NRG on the other hand belongs to the flavanones (Ferreira et al., 2014), a subgroup with a puckered conformation of the C ring due to the lack of the double bond (Hanrahan et al., 2011). NRG is found in citrus fruits and has strong anti-inflammatory and anti-oxidant activities (Alam et al., 2014, Miler et al., 2016, Patel et al., 2014, Renugadevi and Prabu, 2009). It can pass the blood brain barrier, which enables the compound to exert neuroactive properties (Patel et al., 2014, Youdim et al., 2003). Recently, NRG was shown to delay seizure onset, to ameliorate induced morphological brain alterations, and to reduce microglia-derived neuro-inflammation in a kainic acid-induced mouse seizure model (Park et al., 2016).

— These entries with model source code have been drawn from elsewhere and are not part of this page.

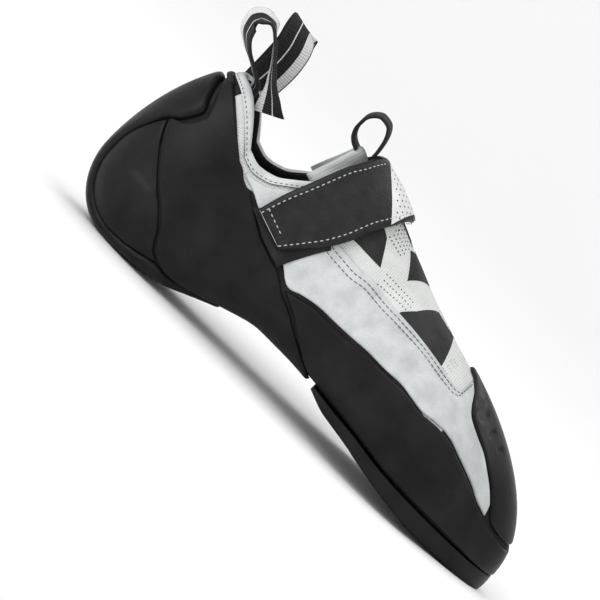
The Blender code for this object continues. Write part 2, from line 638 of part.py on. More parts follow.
def build_binding(material):
    ring = steps(0, 1, 8) + steps(1, 1.25, 5)[1:]
    rows = [[(LATERAL, u, corner) for corner in range(4)] for u in reversed(ring)]
    rows += [[(MEDIAL, u, corner) for corner in range(4)] for u in ring[1:]]
    closed_sheet("collar_binding", material, rows,
                 lambda place: binding_point(place, 0.0),
                 lambda place: binding_point(place, BINDING))


def build_band(material):
    base = GAP + SLING + GAP
    rows = [[(LATERAL, u, h) for h in (0.925, 0.955)] for u in steps(0.32, 0, 4)]
    rows += [[(MEDIAL, u, h) for h in (0.925, 0.955)] for u in steps(0, 0.32, 4)[1:]]
    shell("heel_band", material, rows, base, base + BAND)


def ribbon(name, material, base, table, per):
    """A flat band of webbing bent along a path."""
    path = between(table, per)
    centres = [base + Vector(row[:3]) * LOOP_RISE for row in path]
    rows = [[(i, 0), (i, 1)] for i in range(len(path))]

    def point(place, face):
        i, end = place
        before = centres[max(i - 1, 0)]
        after = centres[min(i + 1, len(centres) - 1)]
        turn = math.radians(path[i][3])
        run = (after - before).normalized()
        across = Vector((math.sin(turn), math.cos(turn), 0))
        across = (across - run * across.dot(run)).normalized()
        out = run.cross(across)
        bank = math.radians(path[i][4])
        across, out = (across * math.cos(bank) + out * math.sin(bank),
                       out * math.cos(bank) - across * math.sin(bank))
        return centres[i] + across * (end - 0.5) * LOOP_WIDTH + out * face * WEBBING / 2

    closed_sheet(name, material, rows, lambda place: point(place, -1), lambda place: point(place, 1))


def main():
    for old in list(bpy.data.objects):
        bpy.data.objects.remove(old)
    textile = make_material("textile", (0.78, 0.79, 0.78), 0.75)
    leather = make_material("leather", (0.72, 0.74, 0.74), 0.55)
    rubber = make_material("rubber", (0.025, 0.025, 0.027), 0.45)
    lining = make_material("lining", (0.02, 0.02, 0.02), 0.85)
    strap = make_material("strap_leather", (0.03, 0.03, 0.032), 0.5)
    webbing = make_material("webbing", (0.03, 0.03, 0.032), 0.8)
    build_upper(textile)
    build_insole(lining)
    build_outsole(rubber)
    build_rubber(rubber)
    for side, name in ((LATERAL, "lateral"), (MEDIAL, "medial")):
        shell("quarter_" + name, leather, strip_rows(QUARTER_STRIPS, steps(0, 1, 3), (side,)), GAP, GAP + LEATHER)
    build_tongue(textile)
    build_strap(strap, lining)
    build_binding(leather)
    build_band(webbing)
    ribbon("pull_loop_front", webbing, Vector((0.202 * LENGTH, 0, 0.993 * INSTEP_HEIGHT)), FRONT_LOOP, 1)
    ribbon("pull_loop_near", webbing, Vector((0.002 * LENGTH, -0.037 * BALL_WIDTH, 0.944 * HEEL_HEIGHT)), NEAR_LOOP, 1)
    ribbon("pull_loop_far", webbing, Vector((0.0, 0.267 * BALL_WIDTH, 0.944 * HEEL_HEIGHT)), FAR_LOOP, 1)


main()
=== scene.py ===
"""The looks of the climbing shoe: rubber, leather, cloth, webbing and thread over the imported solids.

Metres, in the row frame: +X towards the toe, +Y towards the inner (medial) side, +Z up.
"""
import math
from collections import namedtuple
from functools import lru_cache

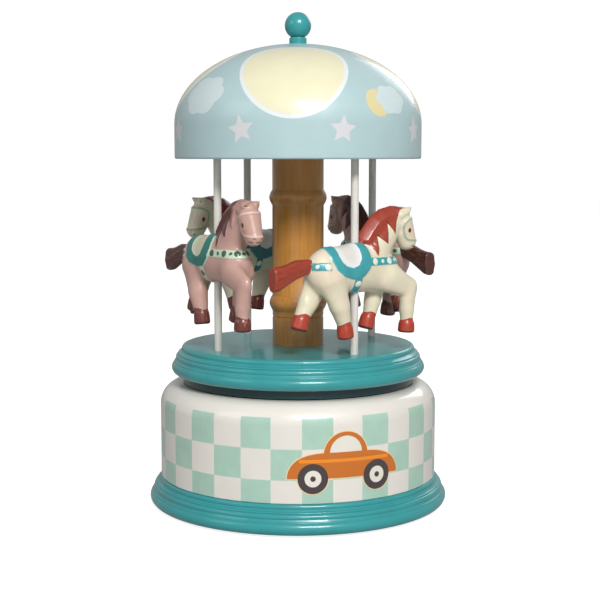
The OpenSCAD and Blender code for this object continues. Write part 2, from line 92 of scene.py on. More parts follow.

Of interest, NRG and KFL feature a highly similar hydroxylation pattern (Fig. 1A), allowing for a better comparison between the biological activity of the two different flavonoid subgroups.

To evaluate the anti-seizure activity of the compounds, we used a zebrafish PTZ seizure model (Afrikanova et al., 2013, Baraban et al., 2005), a standard assay in preliminary ASD discovery due to the high level of translation to rodents (Afrikanova et al., 2013, Buenafe et al., 2013, Orellana-Paucar et al., 2012). Zebrafish are recognized as an important organism for modeling human diseases with respect to the 3R principle (Doke and Dhawale, 2015, Grone and Baraban, 2015) because it is a lower vertebrate model that is highly conserved with regard to the human reference genome (Howe et al., 2013), physiology, and pharmacology (MacRae and Peterson, 2015).

In this study, we show that the methylated NRG-M and NRG-DM are highly effective against PTZ-induced seizures in larval zebrafish, whereas NRG, KFL, and KFD possess only a limited activity. NRG-DM was further investigated in standard acute rodent seizure models, i.e., the mouse timed i.v. PTZ seizure model and the mouse 6-Hz psychomotor seizure model, and showed dose-dependent seizure reduction in both. Thus, highlighting the potential of methylated flavonoids as anti-seizure agents.